Jacob Pollack Jacob Pollack - 1 month ago 9
C Question

In C, sizeof operator returns 8 bytes when passing 2.5m but 4 bytes when passing 1.25m * 2

I do not understand why the

sizeof
operator is producing the following results:

sizeof( 2500000000 ) // => 8 (8 bytes).


... it returns 8, and when I do the following:

sizeof( 1250000000 * 2 ) // => 4 (4 bytes).


... it returns 4, rather than 8 (which is what I expected). Can someone clarify how
sizeof
determines the size of an expression (or data type) and why in my specific case this is occurring?

My best guess is that the
sizeof
operator is a compile-time operator.

Bounty Question: Is there a run time operator that can evaluate these expressions and produce my expected output (without casting)?

Answer

2500000000 doesn't fit in an int, so the compiler correctly interprets it as a long (or long long, or a type where it fits). 1250000000 does, and so does 2. The parameter to sizeof isn't evaluated, so the compiler can't possibly know that the multiplication doesn't fit in an int, and so returns the size of an int.

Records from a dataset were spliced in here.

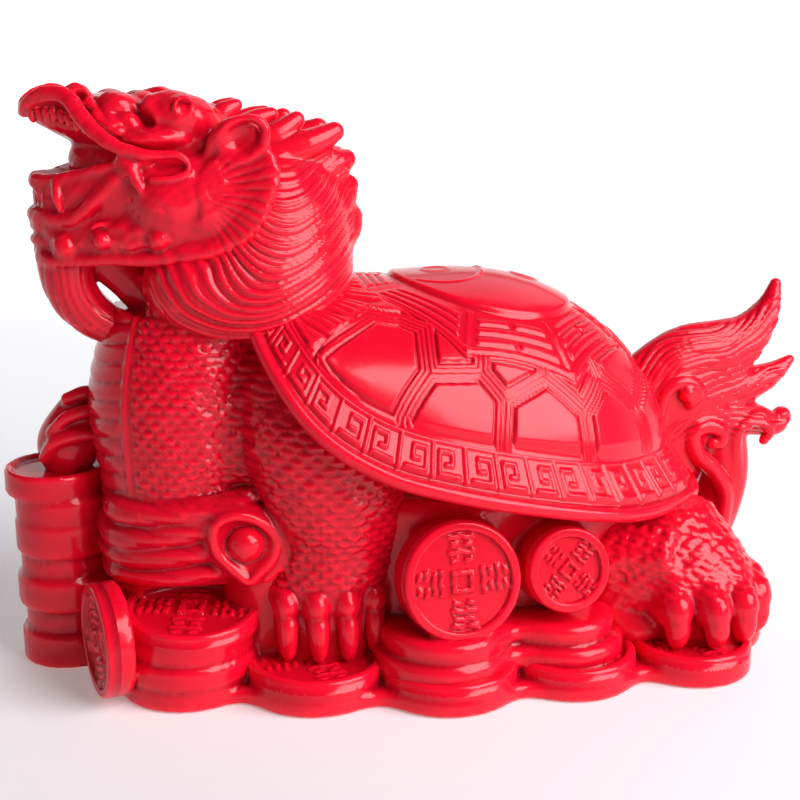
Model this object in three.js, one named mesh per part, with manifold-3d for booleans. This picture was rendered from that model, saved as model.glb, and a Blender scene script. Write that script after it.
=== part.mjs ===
// A dragon turtle cast in one piece, standing on a bed of coins.
// Millimetres, +Z up. The head points along -X, the tail along +X, and the figure's left side is -Y.
import * as THREE from "three";
import { mergeVertices } from "three/addons/utils/BufferGeometryUtils.js";
import Module from "manifold-3d";

const wasm = await Module();
wasm.setup();

// Driving dimensions
const SHELL_CROWN = [8, 0, 78.5];
const SHELL_FLANGE_START = 0.87; // share of the way from the crown to the rim
const SHELL_FLANGE_DROP = 6;
const SHELL_THICKNESS = 5;
const SHELL_UNDERSIDE = 40;
const SHELL_HEART = new THREE.Vector3(10, 0, 45);
// Distances from the crown to the rim at which the shell's rings of facets lie
const SHELL_SHARES = [0, 0.26, 0.46, 0.62, 0.74, 0.82, 0.87, 0.93, 1];
const DISC_CENTRE = [16.5, 0, 75.6];
const DISC_RADIUS = 20.5;
const DISC_TILT = 0.19;
const BED_TOP = 6.5;
const COIN_RIM = 1.6;
const COIN_SINK = 1;
const RED = 0xd0101c;

const X = new THREE.Vector3(1, 0, 0);
const Y = new THREE.Vector3(0, 1, 0);
const Z = new THREE.Vector3(0, 0, 1);
const LEFT = -1;
const RIGHT = 1;

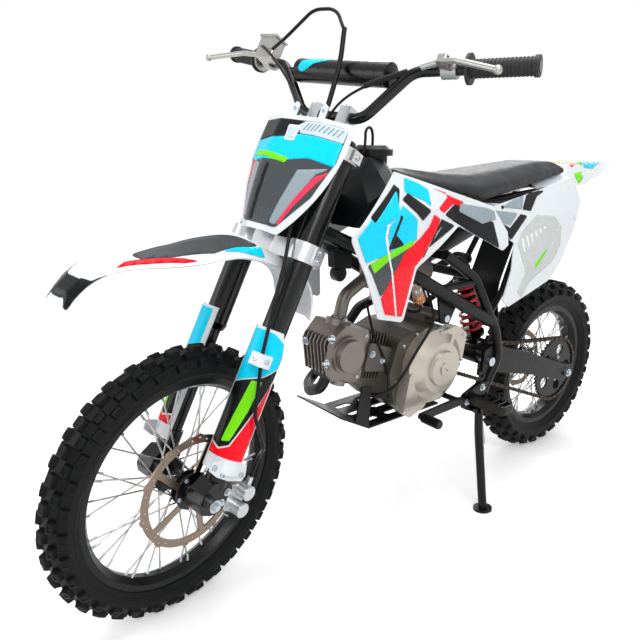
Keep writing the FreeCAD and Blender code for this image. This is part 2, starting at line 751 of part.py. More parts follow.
def frame_backbone():
    """Head tube, backbone, and the cross tubes that tie the two sides together."""
    low, high = HEAD_W
    head = rod(fork_point(-AXLE_LEAD, 0, low), fork_point(-AXLE_LEAD, 0, high), HEAD_TUBE_R)
    bore = rod(fork_point(-AXLE_LEAD, 0, low - 2), fork_point(-AXLE_LEAD, 0, high + 2), STEM_R + FACE_GAP)
    backbone = tube(backbone_path(), BACKBONE_R, 120)
    behind = -AXLE_LEAD - 18
    gusset = prism_y([fork_point(behind, 0, 560)[::2], fork_point(behind, 0, 640)[::2], (800, 790)], -3, 3)
    top = rod((572, -SIDE_Y + 12, 684), (572, SIDE_Y - 12, 684), CROSS_R)
    shock_tube = rod((482, -SIDE_Y + 2, 626), (482, SIDE_Y - 2, 626), CROSS_R)
    ear_side = [(486, 634), (400, 662), (392, 640), (478, 616)]
    shock_ears = [prism_y(ear_side, y - 3, y + 3, 8) for y in (22, -22)]
    bolt = across(SHOCK_TOP[0], SHOCK_TOP[1], -28, 28, 6)
    spine = joined(head, backbone, gusset, top)
    mount = joined(shock_tube, *shock_ears, bolt)
    return Part.makeCompound([spine.cut(bore), mount])


def frame_side():
    """Left side: straight spar, bent down tube, short brace and the pivot plate."""
    y, low = SIDE_Y, PLATE_Y[1] - 2
    spar_path = [(946, 12, 786), (884, 30, 752), (806, 86, 710), (690, y, 649), (402, y + 4, 497)]
    down_path = [(596, y - 4, 692), (485, y, 624), (394, low + 4, 476), (371, low + 4, 398), (426, low, 302)]
    spar = tube(spar_path, SPAR_R, 160)
    down = tube(down_path, TUBE_R, 70)
    brace = rod((618, y, 612), (488, y, 612), TUBE_R - 3)
    plate = prism_y([(372, 440), (428, 424), (432, 360), (398, 352), (380, 372)], *PLATE_Y, 10)
    foot_side = [(402, 340), (446, 344), (512, 322), (508, 286), (452, 262), (420, 284)]
    foot = prism_y(foot_side, PLATE_Y[1] - 2, PEG_FACE_Y, 12)
    hanger = prism_y([(524, 562), (600, 602), (582, 518), (552, 514)], *HANGER_Y, 8)
    hole = across(PIVOT_X, PIVOT_Z, y - 30, y + 60, PIVOT_R + RUN_GAP)
    hanger_hole = across(*ENGINE_BOLT, 60, y, BOLT_R + RUN_GAP)
    stand_hole = across(STAND_PIVOT[0], STAND_PIVOT[2], y, y + 60, STAND_BOLT_R + RUN_GAP)
    return joined(spar, down, brace, plate, foot, hanger).cut([hole, hanger_hole, stand_hole])


def frame_sides():
    """Both sides, coped where they meet the head tube and the cross tubes."""
    head_tube = rod(*[fork_point(-AXLE_LEAD, 0, w) for w in HEAD_W], HEAD_TUBE_R)
    coping = frame_backbone().Solids + [head_tube]
    return Part.makeCompound([side.cut(coping) for side in both_sides(frame_side())])


def through_bolt(x, z, face_y, r, head_r, head_t):
    """A bolt right across the bike, with its head and nut against faces at plus and minus face_y."""
    ends = [across(x, z, face_y, face_y + head_t, head_r), across(x, z, -face_y - head_t, -face_y, head_r)]
    return joined(across(x, z, -face_y - 4, face_y + 4, r), *ends)


def frame_bolts():
    """Swingarm pivot bolt and the engine's top bolt."""
    pivot = through_bolt(PIVOT_X, PIVOT_Z, PLATE_Y[1], PIVOT_R, NUT_R, NUT_T)
    engine = through_bolt(*ENGINE_BOLT, HANGER_Y[1], BOLT_R, 9.0, 6.0)
    return Part.makeCompound([pivot, engine])


def subframe():
    """Seat rails and their lower braces, tied at the back."""
    dip_x, dip_z = SEAT_DIP[0], SEAT_DIP[1] - FACE_GAP - RAIL_R
    rail = tube([(586, 62, 700), (dip_x, 62, dip_z), (60, 52, 822)], RAIL_R, 40)
    tie_x, tie_z = mudguard_tie()
    brace = tube([(412, 104, 510), (330, 80, 560), (tie_x, 66, tie_z), (196, 57, 809)], 8, 60)
    ties = [rod((60, -52, 822), (60, 52, 822), RAIL_R), rod((tie_x, -66, tie_z), (tie_x, 66, tie_z), TIE_R)]
    whole = joined(*both_sides(rail), *both_sides(brace), *ties)
    return whole.cut(frame_sides().Solids + frame_backbone().Solids)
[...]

Also, even if the parameter was evaluated, you'd likely get an overflow (and undefined behavior), but probably still resulting in 4.

Here:

#include <iostream>
int main()
{
    long long x = 1250000000 * 2;
    std::cout << x;
}

can you guess the output? If you think it's 2500000000, you'd be wrong. The type of the expression 1250000000 * 2 is int, because the operands are int and int and multiplication isn't automagically promoted to a larger data type if it doesn't fit.

http://ideone.com/4Adf97

So here, gcc says it's -1794967296, but it's undefined behavior, so that could be any number. This number does fit into an int.

In addition, if you cast one of the operands to the expected type (much like you cast integers when dividing if you're looking for a non-integer result), you'll see this working:

#include <iostream>
int main()
{
    long long x = (long long)1250000000 * 2;
    std::cout << x;
}

yields the correct 2500000000.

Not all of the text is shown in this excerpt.